The strongest single argument in Rebooting AI is that statistical correlation is not understanding, and that systems built only on correlation will fail in unexpected, unbounded ways. Seven years on, that argument is still load-bearing. Frontier language models still hallucinate. Vision systems still get wrecked by adversarial patches. Self-driving systems still struggle in long-tail conditions — fog, construction zones, weird debris — because the long tail by definition isn’t well represented in training data.

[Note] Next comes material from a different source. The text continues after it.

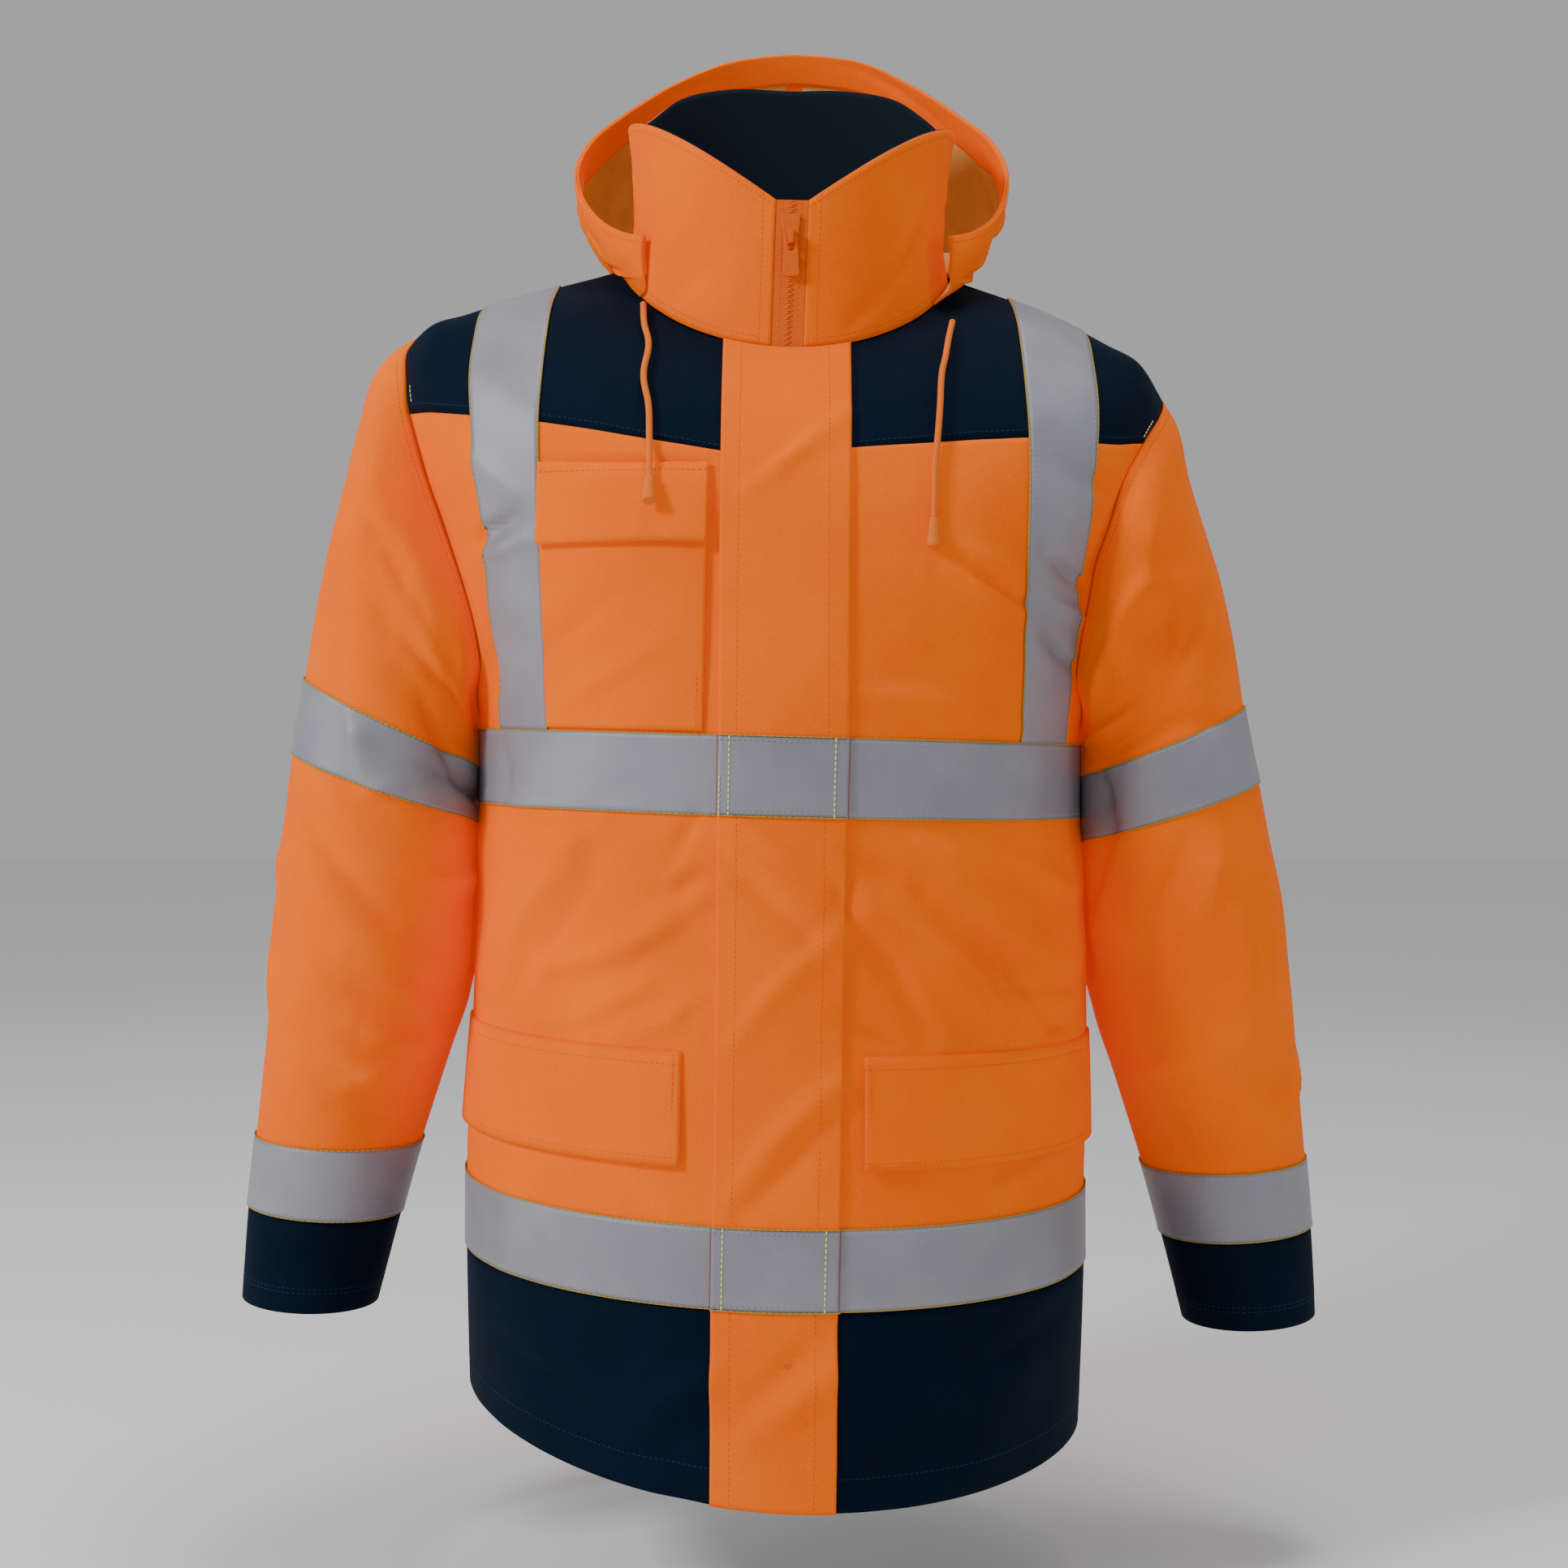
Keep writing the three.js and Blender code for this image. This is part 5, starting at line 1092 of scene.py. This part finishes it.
build_body()
build_tapes()
build_placket()
build_pockets()
build_sleeves()
build_collar()
build_hood()


def build_cords():
    for side, route in CORD_ROUTE.items():
        data = bpy.data.curves.new("cord_line_" + side, "CURVE")
        data.dimensions = "3D"
        data.bevel_depth = CORD_DIAMETER / 2
        data.bevel_resolution = 3
        data.use_fill_caps = True
        spline = data.splines.new("BEZIER")
        spline.bezier_points.add(len(route) - 1)
        for knot, place in zip(spline.bezier_points, route):
            knot.co = place
            knot.handle_left_type = knot.handle_right_type = "AUTO"
        spline.resolution_u = 8
        line = bpy.data.objects.new("cord_line_" + side, data)
        bpy.context.collection.objects.link(line)
        data.materials.append(MATERIALS["cord"])
        part_of(line, ["cord_" + side])


build_cords()


def edge_line(grid, side, distance):
    """Line at a distance inside one edge of a fine surface."""
    down, across = lengths(grid[..., :3])
    rows, columns = (np.arange(n, dtype=float) for n in grid.shape[:2])
    if side in ("top", "bottom"):
        place = distance / down[0 if side == "top" else -1].mean()
        return resample(grid, np.array([place if side == "top" else rows[-1] - place]), columns)[0]
    place = distance / across[:, 0 if side == "start" else -1].mean()
    return resample(grid, rows, np.array([place if side == "start" else columns[-1] - place]))[:, 0]


def template(make):
    shape = bmesh.new()
    make(shape)
    bmesh.ops.triangulate(shape, faces=shape.faces)
    shape.verts.index_update()
    corners = np.array([vertex.co for vertex in shape.verts])
    faces = np.array([[vertex.index for vertex in face.verts] for face in shape.faces])
    shape.free()
    return corners, faces


def repeat(name, colour, make, lines, pitch, size, swing=0.0):
    """Copies of a small shape along lines: each line is a run of places and normals, and its lift."""
    corners, faces = template(make)
    corners = corners * size
    vertices, count = [], 0
    for line, lift in lines:
        points, normals = line[:, :3] + line[:, 3:] * lift, line[:, 3:]
        length = np.concatenate([[0], np.cumsum(np.linalg.norm(np.diff(points, axis=0), axis=1))])
        places = np.arange(pitch / 2, length[-1] - pitch / 4, pitch)
        read = lambda values: np.stack([np.interp(places, length, values[:, k]) for k in range(3)], axis=-1)
        along = unit(read(np.gradient(points, axis=0)))
        up = read(normals)
        up = unit(up - along * (up * along).sum(axis=1, keepdims=True))
        side = np.cross(up, along)
        turn = np.stack([along, side, up], axis=1)
        sway = swing * np.where(np.arange(len(places)) % 2, 1, -1)[:, None]
        placed = np.einsum("ck,nkj->ncj", corners, turn) + (read(points) + side * sway)[:, None]
        vertices.append(placed.reshape(-1, 3))
        count += len(places)
    all_faces = (faces[None] + (np.arange(count) * len(corners))[:, None, None]).reshape(-1, 3)
    return part_of(mesh_object(name, np.concatenate(vertices), all_faces, [colour]))


def bead(shape):
    bmesh.ops.create_icosphere(shape, subdivisions=1, radius=1)


def block(shape):
    bmesh.ops.create_cube(shape, size=2)
    bmesh.ops.bevel(shape, geom=shape.edges[:], affect="EDGES", offset=0.3, segments=1, profile=0.5,
                    material=-1)


STITCH = (1.4, 0.32, 0.22)


def stitch(name, colour, lines, size=STITCH):
    repeat("stitches_" + name, colour, bead, lines, 3.6, size)


def lath(shape):
    bmesh.ops.create_cube(shape, size=2)


def ringed(grid):
    return np.concatenate([grid, grid[:, :1]], axis=1)


def edge_lines(grid, ends, distance, lift=0.0):
    return [(edge_line(grid, end, distance), lift) for end in ends]


# Distances of the stitching from the edges it follows
TAPE_INSET, PLACKET_INSETS, HEM_INSET = 3, (("start", 12), ("end", 14)), 20
LIME_INSETS = (("start", 7), ("end", 8.5))
TOP_AND_BOTTOM, BOTH_SIDES = ("top", "bottom"), ("start", "end")
SLEEVE_BANDS = {"upper": (6, 8), "lower": (15, 17)}      # the CAD rings each tape runs between
LIME_STITCH, EDGE_THREAD = (1.75, 0.6, 0.35), (2.2, 0.3, 0.25)


def stitch_tapes(grey, lime, edges):
    tape_top = LAY + TAPE
    over_placket = LAY + PLACKET + tape_top
    for band in ("chest", "hem"):
        rows = (band + " tape top", band + " tape end")
        start = line_at("front", "placket")
        bands = [(cut("front_" + side, rows, (start, LAST["front"])), tape_top) for side in SIDES]
        over = cut("placket", rows)
        bands += [(cut("back", rows), tape_top), (over, over_placket)]
        for grid, lift in bands:
            grey += edge_lines(grid, TOP_AND_BOTTOM, TAPE_INSET, lift)
            edges += edge_lines(grid, TOP_AND_BOTTOM, 0.2, lift - 0.1)
        lime += [(edge_line(over, end, distance), over_placket) for end, distance in LIME_INSETS]
        if band == "chest":
            border = edge_line(over, "start", 1.2)
            lime.append((border[len(border) // 2:], over_placket))
    brace = (line_at("front", "brace inner"), line_at("front", "brace outer"))
    for side in SIDES:
        front = cut("front_" + side, ("neck", "chest tape top"), brace)
        grey += edge_lines(front, BOTH_SIDES, TAPE_INSET, tape_top)
        edges += edge_lines(front, BOTH_SIDES, 0.3, tape_top - 0.1)
        for first, last in SLEEVE_BANDS.values():
            band = ringed(surface["sleeve_" + side][first * FINE:last * FINE + 1])
            grey += edge_lines(band, TOP_AND_BOTTOM, TAPE_INSET, tape_top)
            edges += edge_lines(band, TOP_AND_BOTTOM, 0.2, tape_top - 0.1)


def stitch_panels(orange, navy, lime):
    total = sum(cells for _, cells in SLEEVE_ROWS.values())
    upper, lower = SLEEVE_BANDS["upper"][0], SLEEVE_BANDS["lower"][1]
    for side in SIDES:
        yoke = cut("front_" + side, ("neck", "yoke"))
        navy += edge_lines(yoke, ("bottom",), 5) + edge_lines(yoke, ("end",), 6)
        lime.append((edge_line(yoke, "end", 9)[-6:-1], 0))
        navy += edge_lines(cut("front_" + side, ("hem tape end", "hem")), ("bottom",), HEM_INSET)
        sleeve = surface["sleeve_" + side]
        cuff = ringed(sleeve[lower * FINE:total * FINE + 1])
        navy += edge_lines(cuff, ("bottom",), 14) + edge_lines(cuff, ("bottom",), 17)
        orange += edge_lines(ringed(sleeve[:upper * FINE + 1]), ("top",), 5)
    navy += edge_lines(cut("back", ("neck", "yoke")), ("bottom",), 5)
    navy += edge_lines(cut("back", ("hem tape end", "hem")), ("bottom",), HEM_INSET)
    for rows in (("neck", "chest tape top"), ("chest tape end", "hem tape top"), ("hem tape end", "hem")):
        grid = cut("placket", rows)
        orange += [(edge_line(grid, end, distance), LAY + PLACKET) for end, distance in PLACKET_INSETS]


def stitch_pockets(orange):
    span = (line_at("front", "chest pocket"), line_at("front", "brace inner"))
    flap = cut("front_right", ("pocket top", "pocket flap end"), span)
    bag = cut("front_right", ("pocket flap end", "chest tape top"), span)
    orange += edge_lines(flap, ("top",), 6, 2 * LAY + 2 * POCKET + 0.6)
    orange += edge_lines(bag, ("start",), 4, LAY + POCKET + 1.6)
    for side, line in (("right", "lower flap"), ("left", "chest pocket")):
        grid = lower_flap(side, line)[:, :-2 * FINE]
        top = LAY + POCKET
        orange += edge_lines(grid, ("top",), 8, top + 0.3)
        orange += edge_lines(grid, ("bottom",), 5, top + FLAP_LIFT - 0.2)
        orange += edge_lines(grid, ("start",), 6, top + 0.5 * FLAP_LIFT)


def stitch_collar_and_hood(orange):
    collar, hood = surface["collar"], surface["hood"]
    orange += edge_lines(collar, ("top",), 5) + edge_lines(collar, ("bottom",), 6)
    orange += edge_lines(collar, BOTH_SIDES, 9)
    orange += edge_lines(hood, ("bottom",), 5) + edge_lines(hood, ("top",), 7)
    orange += [(hood[:, place], 0) for place in (HOOD_COLUMNS * FINE - 2, (HOOD_COLUMNS + 2) * FINE + 2)]


def build_stitching():
    grey, orange, navy, lime, edges = [], [], [], [], []
    stitch_tapes(grey, lime, edges)
    stitch_panels(orange, navy, lime)
    stitch_pockets(orange)
    stitch_collar_and_hood(orange)
    stitch("tape", "grey thread", grey)
    stitch("orange", "thread", orange)
    stitch("navy", "navy thread", navy)
    stitch("lime", "lime thread", lime, LIME_STITCH)
    repeat("tape_edges", "gold thread", lath, edges, 4, EDGE_THREAD)


def zip_line():
    """Middle line of the zip from the collar's top to the hem."""
    upper = (surface["collar"][:, 0] + surface["collar"][:, -1]) / 2
    lower = (surface["front_right"][:, 0] + surface["front_left"][:, 0]) / 2
    line = np.concatenate([upper[:-1], lower])
    line[:, 3:] = unit(line[:, 3:])
    return line


def build_zip():
    line = zip_line()
    repeat("zip_teeth", "zip", block, [(line, -0.9)], 1.7, (0.68, 1.5, 1.3), swing=0.9)
    for sign in (-1, 1):
        rail = line.copy()
        rail[:, 0] += sign * 6
        stitch("zip_" + ("right" if sign < 0 else "left"), "thread", [(rail, -0.4)])


def rounded(name, colour, body, offset):
    """CAD piece with its sharp edges rounded."""
    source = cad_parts[name]
    shape = bmesh.new()
    shape.from_mesh(source.data)
    shape.transform(source.matrix_world)
    bmesh.ops.remove_doubles(shape, verts=shape.verts, dist=1e-5)
    bmesh.ops.dissolve_limit(shape, angle_limit=0.02, verts=shape.verts, edges=shape.edges)
    sharp = [edge for edge in shape.edges if edge.is_manifold and edge.calc_face_angle() > 0.6]
    bmesh.ops.bevel(shape, geom=sharp, affect="EDGES", offset=offset * MM, segments=2, profile=0.5,
                    material=-1, clamp_overlap=True)
    mesh = bpy.data.meshes.new("round_" + name)
    shape.to_mesh(mesh)
    shape.free()
    mesh.materials.append(MATERIALS[colour])
    made = bpy.data.objects.new("round_" + name, mesh)
    bpy.context.collection.objects.link(made)
    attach(made, body)
    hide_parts(name)


def build_seam_allowances():
    """Turned-in cloth behind each armhole seam."""
    for side in SIDES:
        head = surface["sleeve_" + side][:3]
        outward = unit(head[0, :, :3] - head[2, :, :3])
        strip = np.repeat(head[:1], 4, axis=0)
        strip[..., :3] += outward[None] * np.array([-9, -3, 3, 9])[:, None, None]
        low, high = -CLOTH - 1.4, -CLOTH - 0.3
        cloth("armhole_seam_" + side, strip, "orange", low, high, ["sleeve_" + side], ring=True)


build_seam_allowances()
build_stitching()
build_zip()
rounded("slider", "zip", "jacket", 0.3)
rounded("pull_tab", "zip", "pull_tab", 0.3)
for side in SIDES:
    rounded("cord_end_" + side, "cord", "jacket", 0.4)
zip_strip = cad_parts["zip"]
zip_strip.data.materials.clear()
zip_strip.data.materials.append(MATERIALS["zip"])

# Studio: pale floor and soft lights, of which the strongest stands at the upper left in front
floor_mesh = bpy.data.meshes.new("floor")
floor_mesh.from_pydata([(-9, -6, 0), (9, -6, 0), (9, 9, 0), (-9, 9, 0)], [], [(0, 1, 2, 3)])
floor = bpy.data.objects.new("floor", floor_mesh)
floor.location.z = -0.9
floor_paint = bpy.data.materials.new("floor")
floor_paint.use_nodes = True
floor_paint.node_tree.nodes["Principled BSDF"].inputs["Base Color"].default_value = (0.9, 0.9, 0.9, 1)
floor_paint.node_tree.nodes["Principled BSDF"].inputs["Roughness"].default_value = 0.9
floor_mesh.materials.append(floor_paint)
bpy.context.collection.objects.link(floor)

LIGHTS = {
    "front": ((-2.1, -1.4, 1.2), (0.6, 0.6), 50),
    "left": ((-2.2, -0.5, -0.3), (0.6, 1.2), 6),
    "right": ((2.3, -0.9, 0.2), (0.6, 1.2), 7),
    "above": ((0.3, -0.2, 2.2), (0.8, 0.8), 26),
}
for name, (place, size, power) in LIGHTS.items():
    light = bpy.data.lights.new(name, "AREA")
    light.shape, light.size, light.size_y, light.energy = "RECTANGLE", size[0], size[1], power
    lamp = bpy.data.objects.new(name, light)
    lamp.location = place
    lamp.rotation_euler = (Vector((0, 0, -0.3)) - Vector(place)).to_track_quat("-Z", "Y").to_euler()
    bpy.context.collection.objects.link(lamp)
world = bpy.data.worlds.new("world")
world.use_nodes = True
world.node_tree.nodes["Background"].inputs["Color"].default_value = (1, 1, 1, 1)
world.node_tree.nodes["Background"].inputs["Strength"].default_value = 0.42
bpy.context.scene.world = world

Marcus and Davis also nailed the political economy problem. They argued that AI had been deployed mostly in domains where being wrong was cheap — recommendation engines, ad targeting — and that pushing into high-stakes domains without raising the engineering bar would cause serious harm. The 2023–2025 generation of AI healthcare deployments, hiring tools, and legal-research products produced enough actual harm to vindicate the warning. Lawyers cited hallucinated cases. Hiring tools amplified biases that nobody auditing the system caught. The pattern played out exactly as the book said it would.

The book’s most consistent miss is on speed. The authors assumed that the deep-learning paradigm would hit a wall and that the wall would be visible by, roughly, now. Instead the paradigm keeps absorbing new tricks — RLHF, chain-of-thought, mixture-of-experts, retrieval, tool use — and the wall keeps moving. A reasonable person reading the book in 2019 would not have predicted that 2026’s frontier models would solve graduate-level math problems, write working code, or hold context across hundreds of pages. The book treats some of these capabilities as deep-understanding-or-bust gates, and the field walked through them without solving the deeper problem. That’s both a vindication (the deeper problem is still there) and a partial refutation (the gates were less load-bearing than the book made them seem).

The other miss is tonal. Marcus, in particular, has spent the last seven years repeating these arguments on Substack with an edge that has hardened from skepticism into something closer to grievance. The book itself is gentler than the public Marcus persona that came after, but you can see the seeds. Every example is a failure. Every counterargument is an opponent’s mistake. The genuine intellectual core — that hybrid systems and engineering rigor are needed — gets harder to hear over the drumbeat of “they’re all wrong, we told you.”

Who should read it

If you’re building AI systems and you have not internalized that benchmarks are not products, that statistical correlation is not understanding, and that engineering standards in AI are an embarrassment by any other industry’s measure — read this book. The first chapter alone is worth the price of admission, and Chapter 8 is required reading for anyone shipping AI into a domain where being wrong has real-world consequences.

If you’re an AI researcher already living this stuff, you can skim. The middle chapters won’t tell you anything new and the prescription will frustrate you with its vagueness.

If you’re an AI-curious reader trying to calibrate against the hype, this is one of the better defenses available, but it should not be the only book you read. Pair it with a 2024-or-later overview that takes the surprising successes of scaling seriously, and you’ll come out with a more honest picture than either book alone provides.

The book is repetitive — multiple reviewers, including some of its admirers, said so, and they’re right. There’s a 200-page argument squeezed into 270. But the 200 pages are good. Marcus and Davis read the field clearly in 2019, called the parts that would age well, and miscalled some of the parts that wouldn’t, which is roughly the best you can ask of any book about a fast-moving technology. Read it less as prophecy and more as a calibration tool. The hype is still here. So is the gap between demos and products. So is the absence of common sense. The reboot the authors called for has not happened. Whether it needs to — or whether scaling will eventually paper over the gap — is the bet the AI industry is making right now, and Rebooting AI is a useful guide to the side of that bet most of the money isn’t on.